EXERCISE REQUIREMENTS »
Output the material below in its entirety, exactly as given.

— start of PROVIDED MATERIAL —

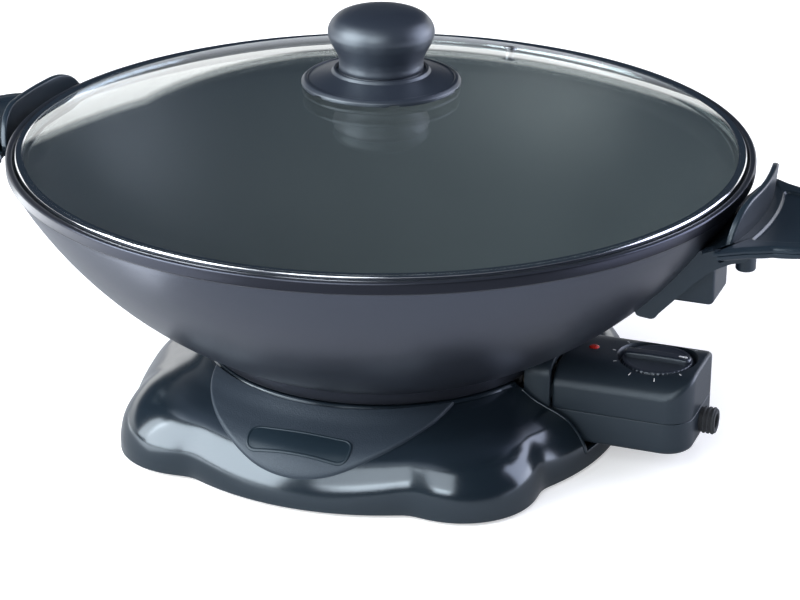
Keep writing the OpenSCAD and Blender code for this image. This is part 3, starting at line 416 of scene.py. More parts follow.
STAND = moulded("stand gloss black", (0.0045, 0.0080, 0.0122), (0.0075, 0.0122, 0.0172), 0.13, ior=1.66, satin=0.04)
PANEL = moulded("panel grained charcoal", (0.0085, 0.0135, 0.0200), (0.0210, 0.0285, 0.0400), 0.46, 1.0, 1500.0,
                ior=1.42)
BADGE = moulded("plate satin black", (0.0055, 0.0110, 0.0165), (0.0075, 0.0135, 0.0195), 0.28, ior=1.36)
SATIN = moulded("grip satin black", (0.0070, 0.0125, 0.0195), (0.0105, 0.0170, 0.0250), 0.27, 0.25, 2100.0)
PLAIN = moulded("control fine matt black", (0.0080, 0.0130, 0.0185), (0.0140, 0.0205, 0.0280), 0.34, 0.45, 2300.0)
KNOB = moulded("knob satin black", (0.0090, 0.0122, 0.0205), (0.0125, 0.0165, 0.0260), 0.36, 0.12, 2300.0, ior=1.78)
PLATE = moulded("bottom plate matt grey", (0.020, 0.021, 0.023), (0.042, 0.043, 0.046), 0.55, 1.0, 1200.0)
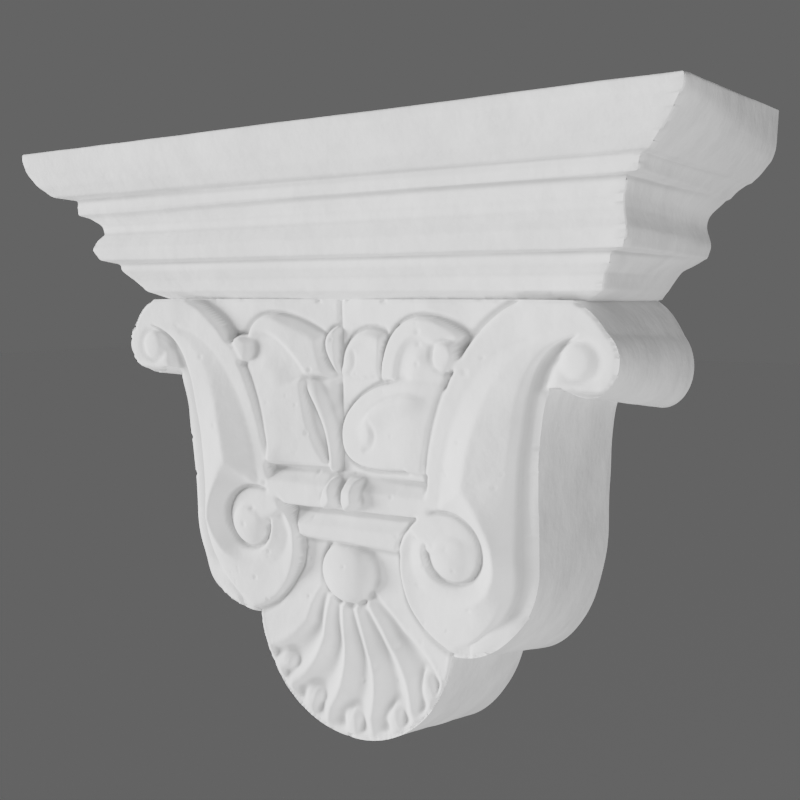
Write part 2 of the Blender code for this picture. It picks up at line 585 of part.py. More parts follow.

— end of PROVIDED MATERIAL —

RESULT OF THE TASK »
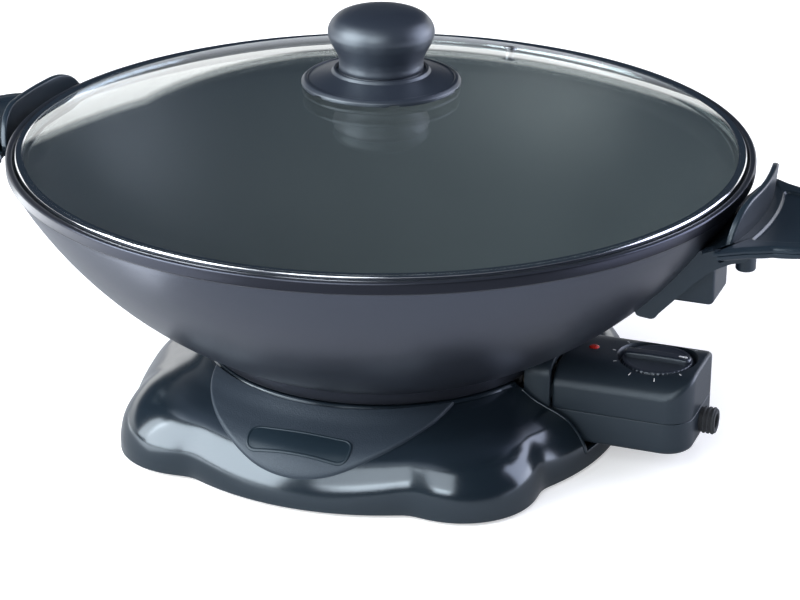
Keep writing the OpenSCAD and Blender code for this image. This is part 3, starting at line 416 of scene.py. More parts follow.
STAND = moulded("stand gloss black", (0.0045, 0.0080, 0.0122), (0.0075, 0.0122, 0.0172), 0.13, ior=1.66, satin=0.04)
PANEL = moulded("panel grained charcoal", (0.0085, 0.0135, 0.0200), (0.0210, 0.0285, 0.0400), 0.46, 1.0, 1500.0,
                ior=1.42)
BADGE = moulded("plate satin black", (0.0055, 0.0110, 0.0165), (0.0075, 0.0135, 0.0195), 0.28, ior=1.36)
SATIN = moulded("grip satin black", (0.0070, 0.0125, 0.0195), (0.0105, 0.0170, 0.0250), 0.27, 0.25, 2100.0)
PLAIN = moulded("control fine matt black", (0.0080, 0.0130, 0.0185), (0.0140, 0.0205, 0.0280), 0.34, 0.45, 2300.0)
KNOB = moulded("knob satin black", (0.0090, 0.0122, 0.0205), (0.0125, 0.0165, 0.0260), 0.36, 0.12, 2300.0, ior=1.78)
PLATE = moulded("bottom plate matt grey", (0.020, 0.021, 0.023), (0.042, 0.043, 0.046), 0.55, 1.0, 1200.0)
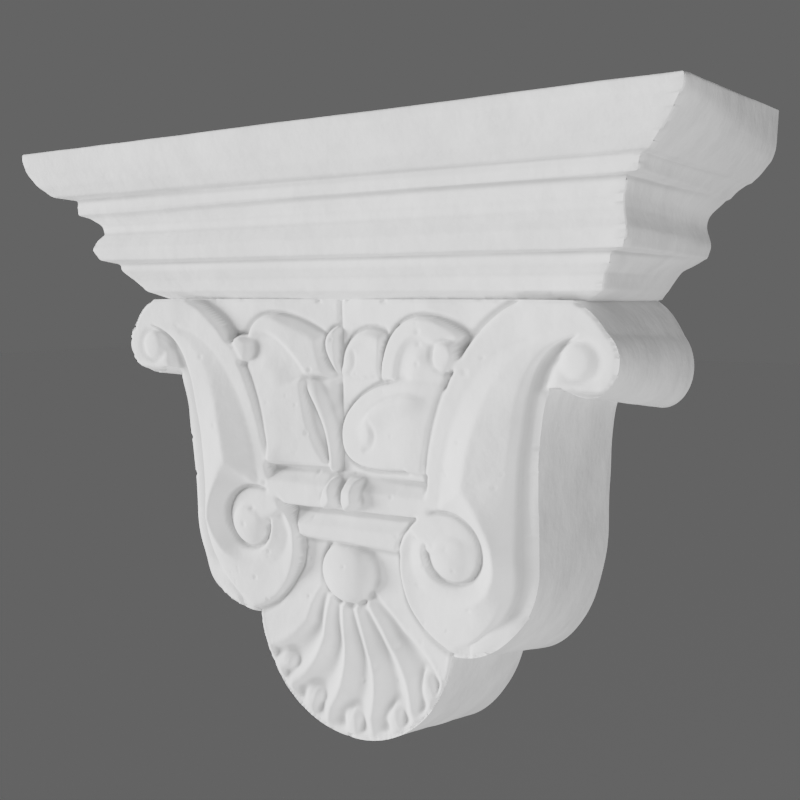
Write part 2 of the Blender code for this picture. It picks up at line 585 of part.py. More parts follow.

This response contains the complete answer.